Review Summary: When the music outshines the film.
Eyes were very much focused on director Sam Mendes after he gave us the 1999 hit, American Beauty
, a film that brought very strong opinions in just about every direction. In spite of some maligned thoughts, the film went on to win Best Picture and four other Academy Awards. It's rather curious then that Mendes brought us a gang/mafia-esque second effort in 2002's Road to Perdition
. Though the film was given a fair share of praise, much of this centered on how beautifully shot the film/cinematography was. While it was definitely a great film, the real highlights didn't come from Mendes, Tom Hanks, Jude Law, Paul Newman or even Daniel Craig.
Enter Thomas Newman.
The American film composer has provided the underscoring for a good number of movies. Yet in-spite of his works being nominated several times for Best Original Soundtrack, he's yet to be awarded one. A true shame, because he's provided some of the best, most varied, atmospheric and, oftentimes, subtle scores. And as it turns out, the score for Road to Perdition
happens to be one of his triumphing compositions. Those who might be familiar with Mr. Newman will feel right at home when listening to this score, since various sounds that have become associative with him are found here. For instance, "Just the Feller" will be an eerily similar hearing to parts from the American Beauty
Of course, what would a film's accompanying soundtrack be without legitimately original pieces" And, thankfully, Road to Perdition
has its share of these. A few of the more immediately distinguishable tracks are opening "Rock Island, 1931," "Road to Chicago" (played in the DVD menu) and the title track. As aforementioned, however, Thomas Newman has a tendency to let ambiance personify his music, and we're treated wonderfully to this throughout. "Murder (in Four Parts)" is the soundtrack's longest piece, clocking in at just under 8 minutes. While you'll certainly find longer tracks in other movies, it's a pleasant surprise to find that this much time can go by without dragging on. Once again, this is partly thanks to the mesmerizing atmosphere created; it's hard to listen to these tracks without thinking of the scenes they were used in (or think of some other, illustrative images).

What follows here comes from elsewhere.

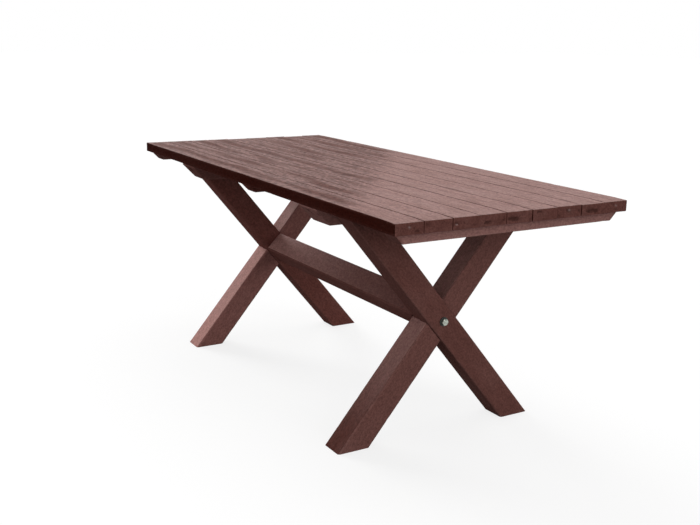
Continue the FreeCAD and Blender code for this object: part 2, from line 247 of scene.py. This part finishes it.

More calm, serene and even tragic pieces can be found in the twenty-seven track listening for Road to Perdition
's soundtrack. The title track is probably the strongest indication of this (along with "The Farm"), but fans of the film will be pleased to know that the piano duet played within the film's first act (between Hanks and Newman) is included as the closing track. Then we get a combination of the ambient and serene in parts, seen at their peak in "Ghosts," arguably the best piece in the soundtrack. While most of the runtime for the track is comprised of gradual build-up to add suspense, the dramatic climax about halfway lends it a lovely, paralyzing feel.
For all that can be said about what Thomas Newman has bestowed upon us here, the music leaves an impact that truly needs to be listened from start to finish. It's seldom that work this fine can be found, even within a the best scores for the best films. Newman has given us a powerful and tragically overlooked soundtrack in what he provided for Road to Perdition
. Though one might long for some of the shorter tracks to last longer, it's hard to complain when the quality is so immaculate.